Task to carry out | Wherever "bodies" appears in a line, list that line.

Source excerpt |
========================================

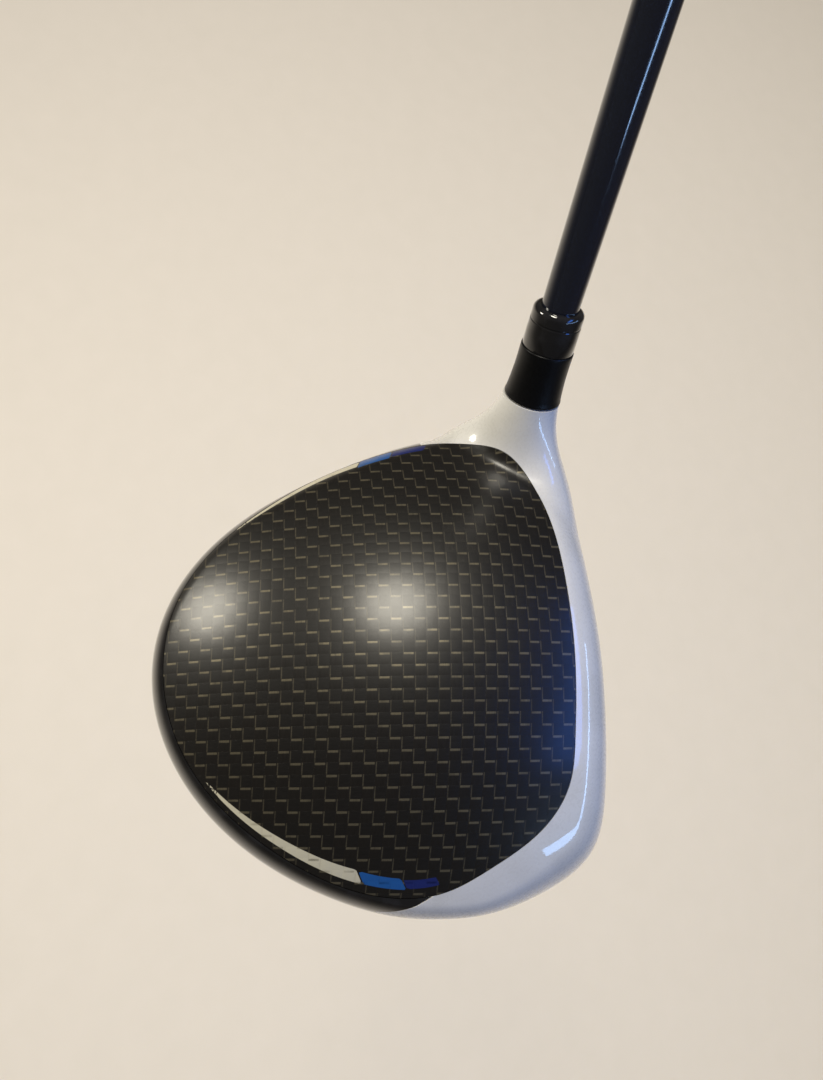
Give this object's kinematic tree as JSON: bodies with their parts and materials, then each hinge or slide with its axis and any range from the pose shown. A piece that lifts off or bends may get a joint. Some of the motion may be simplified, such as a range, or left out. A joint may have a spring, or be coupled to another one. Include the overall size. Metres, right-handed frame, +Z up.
{
  "type": "golf driver",
  "caption": "Adjustable golf driver: hollow head with a woven carbon crown and white front, bonded loft sleeve, tapered shaft and rubber grip; head, screws and rear weight come off.",
  "frame": {"origin": "centre of the flat patch on which the sole rests, with the club at address", "axes": "+X towards the heel and shaft, +Y towards the back of the head (the face looks along -Y), +Z up"},
  "size_m": [0.729, 0.1154, 0.9806],
  "materials": {
    "white_paint": "gloss",
    "face_metal": "brushed",
    "plug_metal": "satin",
    "soft_insert": "matte",
    "carbon_weave": "satin",
    "black_ring": "gloss",
    "steel": "satin",
    "black_anodised": "satin",
    "retainer_nylon": "matte",
    "ferrule_plastic": "gloss",
    "shaft_paint": "gloss",
    "grip_rubber": "matte",
    "tape": "matte"
  },
  "bodies": {
    "shaft_assembly": {"shaft": "shaft_paint", "hosel_sleeve": "black_anodised", "ferrule": "ferrule_plastic", "tip_plug": "grip_rubber", "grip_tape": "tape", "grip": "grip_rubber", "grip_cap": "grip_rubber"},
    "head": {"front_body": "white_paint", "face_plate": "face_metal", "face_port_screws": "plug_metal", "slot_insert": "soft_insert", "crown_panel": "carbon_weave", "sole_panel": "carbon_weave", "rear_ring": "black_ring", "weight_housing": "black_ring", "screw_retainer": "retainer_nylon"},
    "screw_washer": {"screw_washer": "steel"},
    "hosel_screw": {"hosel_screw": "steel"},
    "rear_weight": {"rear_weight": "steel"},
    "rear_weight_screw": {"rear_weight_screw": "steel"}
  },
  "joints": [
    {"name": "head_slide", "type": "slide", "parent": "shaft_assembly", "child": "head", "axis": [-0.5446, 0, -0.8387], "range_m": [0, 0.05]},
    {"name": "screw_back_out", "type": "slide", "parent": "head", "child": "screw_washer", "axis": [-0.5446, 0, -0.8387], "range_m": [0, 0.008]},
    {"name": "screw_turn", "type": "hinge", "parent": "screw_washer", "child": "hosel_screw", "pos_m": [0.04566, -0.013, 0.03304], "axis": [-0.5446, 0, -0.8387], "range_deg": [0, 3600]},
    {"name": "weight_lift", "type": "slide", "parent": "head", "child": "rear_weight", "axis": [0, 0.2862, -0.9582], "range_m": [0, 0.008]},
    {"name": "weight_screw_turn", "type": "hinge", "parent": "rear_weight", "child": "rear_weight_screw", "pos_m": [0, 0.056, 0.00511], "axis": [0, 0.2862, -0.9582], "range_deg": [0, 3600]}
  ],
  "couplings": [
    {"joint": "screw_turn", "follows": "screw_back_out", "rad_per_m": 7854},
    {"joint": "weight_screw_turn", "follows": "weight_lift", "rad_per_m": 7854}
  ]
}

========================================

Full response |
Give this object's kinematic tree as JSON: bodies with their parts and materials, then each hinge or slide with its axis and any range from the pose shown. A piece that lifts off or bends may get a joint. Some of the motion may be simplified, such as a range, or left out. A joint may have a spring, or be coupled to another one. Include the overall size. Metres, right-handed frame, +Z up.
  "bodies": {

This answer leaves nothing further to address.